The only real way to know is to find out the SQL Server Query Execution plan of both queries. To read more on the topic, go here:
SQL Server Query Execution Plan Analysis
Should it? No. SQL is a relational algebra and the DBMS should optimize irrespective of order within the statement.
Does it? Possibly. Some DBMS' may store data in a certain order (e.g., maintain a key of some sort) despite what they've been told. But, and here's the crux: you cannot rely on it.
You may need to switch DBMS' at some point in the future. Even a later version of the same DBMS may change its behavior. The only thing you should be relying on is what's in the SQL standard.
Regarding the query given: with no indexes or primary key on the two fields in question, you should assume that you'll need a full table scan for both cases. Hence they should run at the same speed.
I don't recommend the *, because the engine should look for the table scheme before executing the query. Instead use the table fields you want to avoid unnecessary overhead.
And yes, the engine optimizes your queries, but help him :) with that.
Best Regards!
For simple queries, likely there is little or no difference, but yes indeed the way you write a query can have a huge impact on performance.
In SQL Server (performance issues are very database specific), a correlated subquery will usually have poor performance compared to doing the same thing in a join to a derived table.
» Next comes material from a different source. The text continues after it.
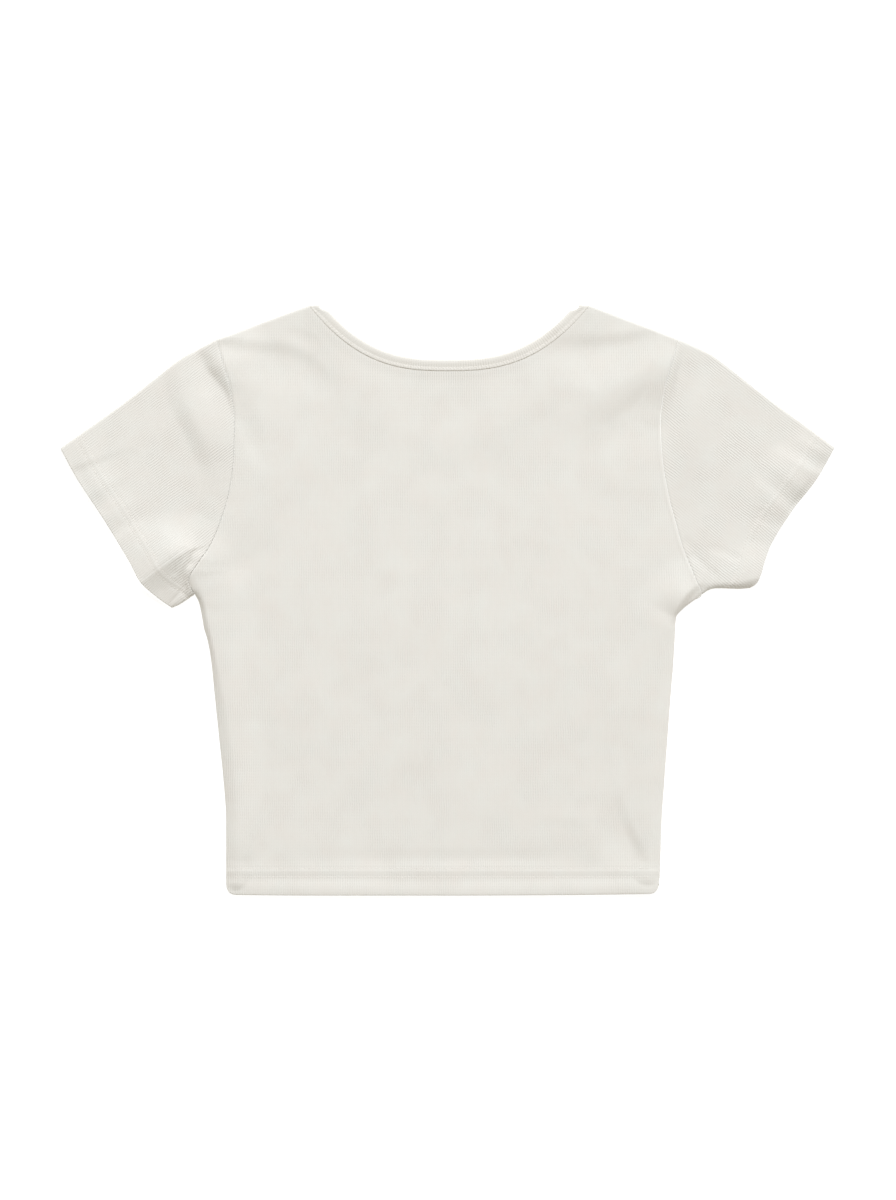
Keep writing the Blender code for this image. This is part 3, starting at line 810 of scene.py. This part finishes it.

Other things in a query that can affect performance include using SARGable1 where clauses instead of non-SARGable ones, selecting only the fields you need and never using select * (especially not when doing a join as at least one field is repeated), using a set-bases query instead of a cursor, avoiding using a wildcard as the first character in a a like clause and on and on. There are very large books that devote chapters to more efficient ways to write queries.
1 "SARGable", for those that don't know, are stage 1 predicates in DB2 parlance (and possibly other DBMS'). Stage 1 predicates are more efficient since they're parts of indexes and DB2 uses those first.